The book itself, which will arrive in March from Red Dress Ink, is fairly typical chick-lit fare in terms of plot, featuring a plucky and clever heroine planning a coup against her editor. Messina’s next novel, already complete, features a clever young furniture designer, which should raise the eyebrows of her current colleagues: She’s now working as a freelancer at Metropolitan Home.

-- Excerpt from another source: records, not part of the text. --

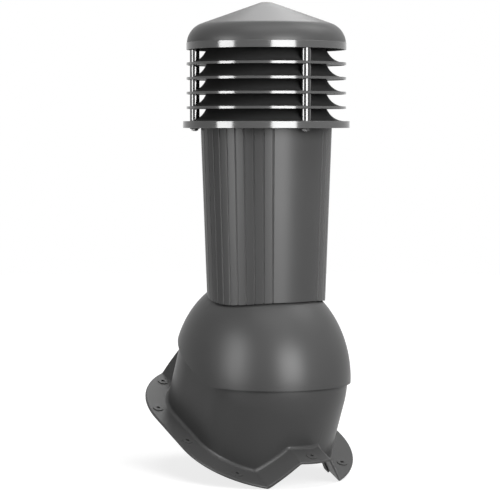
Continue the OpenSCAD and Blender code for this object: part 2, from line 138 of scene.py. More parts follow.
def plastic(name, colour, roughness, ior, grain=0.0, grain_size=1.2 * MM, patches=0.0):
    material = bpy.data.materials.new(name)
    material.use_nodes = True
    tree = material.node_tree
    shader = tree.nodes["Principled BSDF"]
    shader.inputs["Base Color"].default_value = (*colour, 1)
    shader.inputs["Roughness"].default_value = roughness
    shader.inputs["IOR"].default_value = ior
    place = tree.nodes.new("ShaderNodeTexCoord")
    if patches:
        # Mould release and handling leave soft patches that are a little duller
        cloud = tree.nodes.new("ShaderNodeTexNoise")
        cloud.inputs["Scale"].default_value = patch_scale
        cloud.inputs["Detail"].default_value = 3
        spread = tree.nodes.new("ShaderNodeMapRange")
        spread.inputs["To Min"].default_value = roughness - patches
        spread.inputs["To Max"].default_value = roughness + patches
        tree.links.new(place.outputs["Object"], cloud.inputs["Vector"])
        tree.links.new(cloud.outputs["Fac"], spread.inputs["Value"])
        tree.links.new(spread.outputs["Result"], shader.inputs["Roughness"])
    if grain:
        speckle = tree.nodes.new("ShaderNodeTexNoise")
        speckle.inputs["Scale"].default_value = 1 / grain_size
        speckle.inputs["Detail"].default_value = 2
        bump = tree.nodes.new("ShaderNodeBump")
        bump.inputs["Strength"].default_value = grain
        bump.inputs["Distance"].default_value = grain_height
        tree.links.new(place.outputs["Object"], speckle.inputs["Vector"])
        tree.links.new(speckle.outputs["Fac"], bump.inputs["Height"])
        tree.links.new(bump.outputs["Normal"], shader.inputs["Normal"])
    return material


graphite = (0.06, 0.06, 0.06)
skin_plastic = plastic("moulded_graphite", graphite, 0.4, 1.25, grain=0.25, patches=0.03)
edge_plastic = plastic("polished_graphite", (0.07, 0.07, 0.07), 0.13, 1.5)
sleeve_plastic = plastic("polished_sleeve", (0.03, 0.03, 0.03), 0.08, 1.6)
# Painted shade: a darker plastic for the grooves of the tube and the walls of the screw pads.
groove_shade_plastic = plastic("groove_shade_graphite", (0.02, 0.02, 0.02), 0.6, 1.4)
# Painted shade: a darker plastic for the louvres and the head ring's rim, except where they are
# polished.
louvre_shade_plastic = plastic("louvre_shade_graphite", (0.036, 0.036, 0.036), 0.45, 1.3, grain=0.2)
seal_rubber = plastic("seal_rubber", (0.02, 0.02, 0.02), 0.75, 1.5, grain=0.6, grain_size=2 * MM)
felt = plastic("felt", (0.3, 0.3, 0.28), 0.95, 1.4, grain=1.0, grain_size=3 * MM, patches=0.03)
duct_plastic = plastic("duct_plastic", (0.33, 0.34, 0.35), 0.35, 1.5, grain=0.15, patches=0.04)


# %% [markdown]
# The pins, rods and nuts are stainless steel. It starts from the plastic's function, because a
# noise that breaks up the roughness suits it too, and is then made metallic. The nuts and the
# ends of the rods sit in the shade under the head ring, and that shade is painted on them as a
# darker steel.

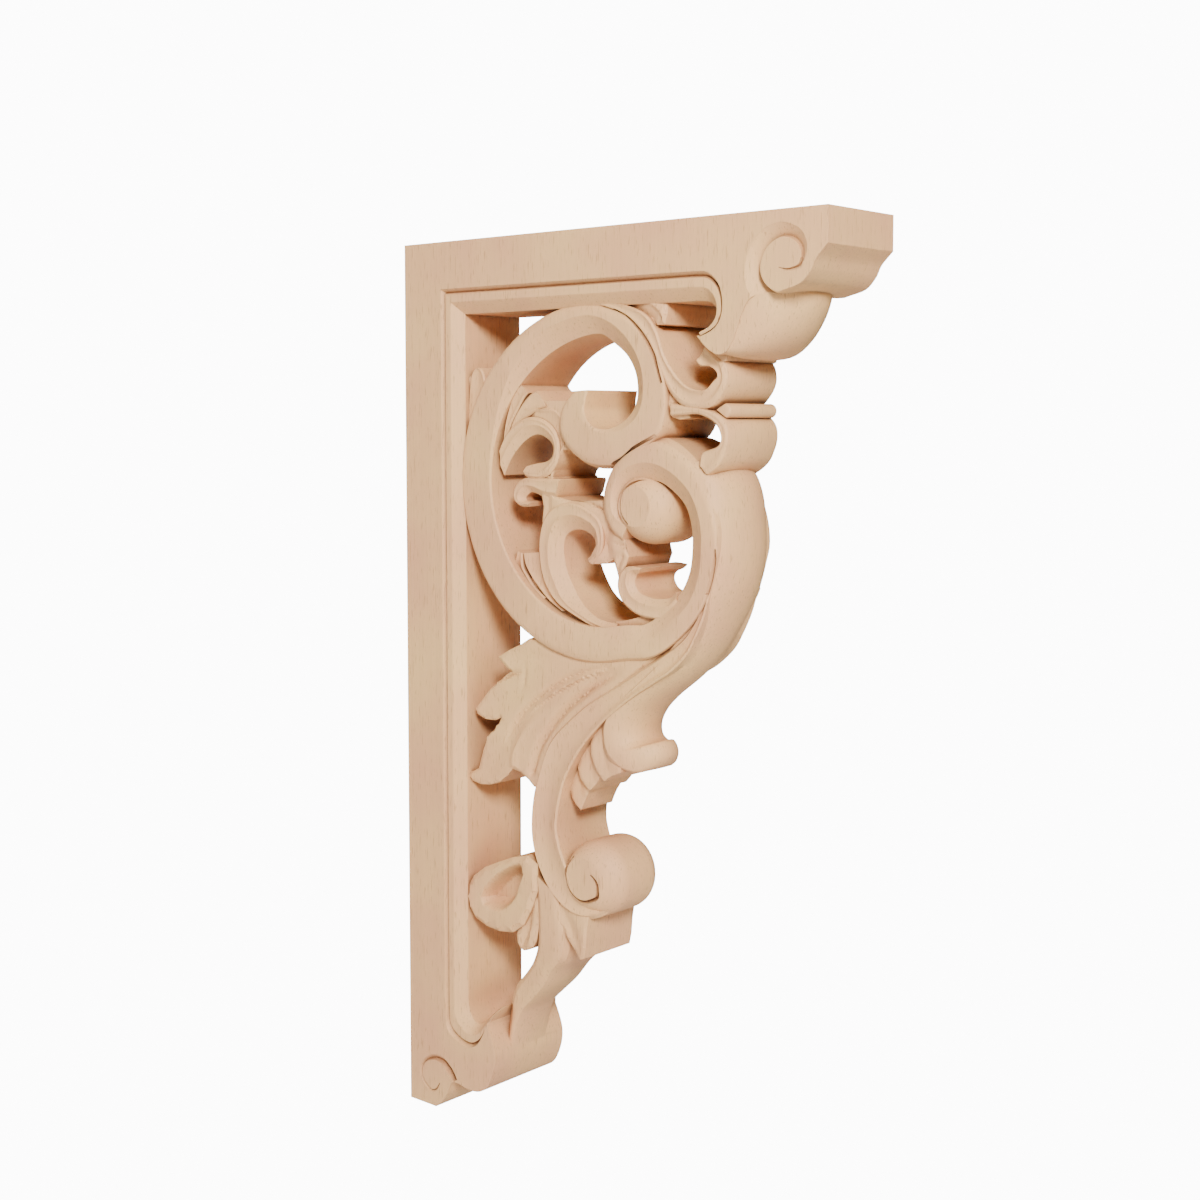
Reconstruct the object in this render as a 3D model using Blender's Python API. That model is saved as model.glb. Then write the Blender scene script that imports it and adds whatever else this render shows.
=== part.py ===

WOMEN WHO ROCK (BUT DON’T): It probably wasn’t in the business plan, but playing off the fondness of Rolling Stone readers for rock chicks may not be the worst way to grow a magazine. That appears to be the lesson of Women Who Rock, a fledgling entertainment magazine with an X-chromosome bent that hopes to ride its confusion with RS’ “Women of Rock” issue to the big time. WWR is the first mass-market creation of the Cherry Lane Music Group, a music publisher that also owns GuitarOne, a niche title aimed at learners. After soft launching with four issues last year, the magazine claimed it has amassed an unaudited circulation of 100,000. Last week, Cherry Lane named company veteran Diane Shattuck editor of the magazine and put her in charge of producing six issues this year with a staff due to grow by a third to 50 employees. Circulation is supposed to rise to 200,000 by the time it goes monthly in 2004. But catering to the Lilith Fair crowd only takes you so far. The magazine’s next order of business is to stop focusing on women who rock, literally, and who rock, figuratively. “We want to be a bit more like Entertainment Weekly,” says editorial director Abigail Tuller, “but I don’t think anything like this has ever been done before.” Probably because including both genders makes for a bigger audience.